Além disso, segundo dados oficiais da Agência Nacional de Energia Elétrica (Aneel), nada menos de 23 usinas hidrelétricas licitadas entre 2000 e 2002 não tiveram suas obras sequer iniciadas: 12 esperam a obtenção da licença prévia dos órgãos ambientais, 5 esperam licença para iniciar obras e 6 já têm licença, mas ainda não cumpriram exigências ambientais. Ou seja, usinas com capacidade de gerar 5.157 MW nem sequer estão em obras. E as Usinas do Xingu e do Madeira são, por ora, meros projetos, que, na hipótese mais otimista, a partir do início das obras levarão cinco anos para que possam começar a gerar energia.

A situação é tão grave que há dúvidas sobre o que será ofertado no leilão de energia marcado para outubro, pois três dos seis empreendimentos cuja energia será licitada estão sofrendo ações judiciais. Na segunda-feira, a Justiça Federal do Paraná acolheu pedido de liminar contra o licenciamento da Usina de Baixo Iguaçu, com potência de 350 MW.
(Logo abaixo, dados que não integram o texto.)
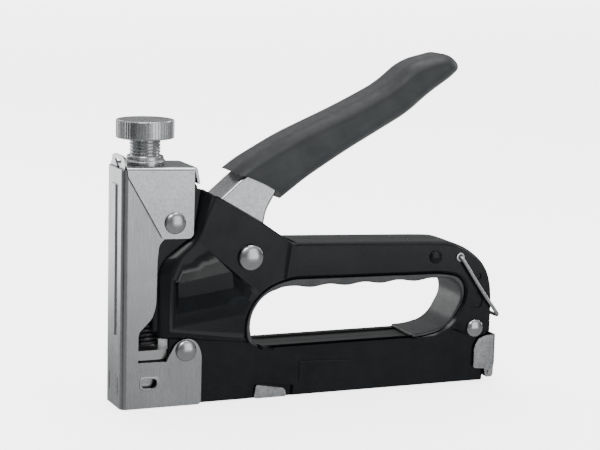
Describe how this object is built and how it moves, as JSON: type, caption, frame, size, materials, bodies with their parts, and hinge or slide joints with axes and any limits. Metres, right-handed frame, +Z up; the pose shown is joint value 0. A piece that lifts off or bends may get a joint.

Os riscos não se limitam à geração. O Brasil tem 82 mil km de linhas de transmissão e precisará ter 123 mil km até 2015, calcula o MME. Mas o ONS estima que 12,4 mil km terão de ser adicionados à malha atual entre 2007 e 2009, o que exigirá investimentos de R$ 13,8 bilhões. Como exemplo, não fossem os investimentos realizados em transmissão e o Rio Grande do Sul estaria, hoje, em plena crise energética, pois o Estado hoje importa cerca de 30% da energia que consome. Segundo o ONS, nove capitais brasileiras necessitam obras urgentes no sistema de transmissão.

Estão em questão tanto a capacidade de a política energética do governo atrair investimentos como o próprio modelo elétrico. Para reduzir o custo da eletricidade fornecida às residências, o MME majorou a energia consumida pelas empresas. Segundo a Aneel, as tarifas industriais subiram 108,9% desde 2002 e já se incluem entre as mais elevadas do mundo. Em resumo, as empresas brasileiras já não se beneficiam da predominância da geração hídrica, mais barata.

Grandes consumidores que se servem do mercado livre de energia conseguiram economizar R$ 2,6 bilhões, em 2005, mas não têm a segurança de que serão atendidos se houver colapso, no futuro.

O sucesso de uma política energética é assinalado pela oferta confiável, no longo prazo. Não pode depender apenas de investimentos passados e de um regime pluvial favorável, como hoje, mas de projetos percebidos como exeqüíveis.